Module 7: Regulatory Compliance and Audit Readiness
- Map data residency requirements to cloud region selection, ensuring backups and failover locations comply with jurisdictional laws.
- Configure logging and monitoring to capture all administrative actions in cloud environments for audit trail completeness.
- Validate encryption key management practices (e.g., KMS, customer-managed keys) against industry-specific compliance frameworks (e.g., HIPAA, PCI-DSS).
- Prepare documentation for third-party auditors demonstrating recovery capability through test records and configuration evidence.

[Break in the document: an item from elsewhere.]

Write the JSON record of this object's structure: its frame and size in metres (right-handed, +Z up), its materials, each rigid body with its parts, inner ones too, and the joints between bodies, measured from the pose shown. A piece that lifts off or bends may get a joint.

- Implement data deletion and retention policies in backup systems to meet GDPR right-to-erasure obligations.
- Conduct annual continuity audits that verify alignment between documented plans and live cloud configurations.
Module 8: Ongoing Operations and Continuous Improvement
- Integrate business continuity checks into CI/CD pipelines to prevent configuration drift in recovery environments.
- Rotate recovery team members regularly to maintain operational knowledge and prevent skill silos.
- Update continuity plans quarterly based on changes in cloud services, organizational structure, or threat landscape.
- Track key performance indicators (KPIs) such as mean time to detect (MTTD) and mean time to recover (MTTR) across incidents.
- Conduct tabletop exercises with executive leadership to test decision-making under simulated crisis conditions.
- Standardize tooling and scripting across environments to reduce complexity during unplanned recovery events.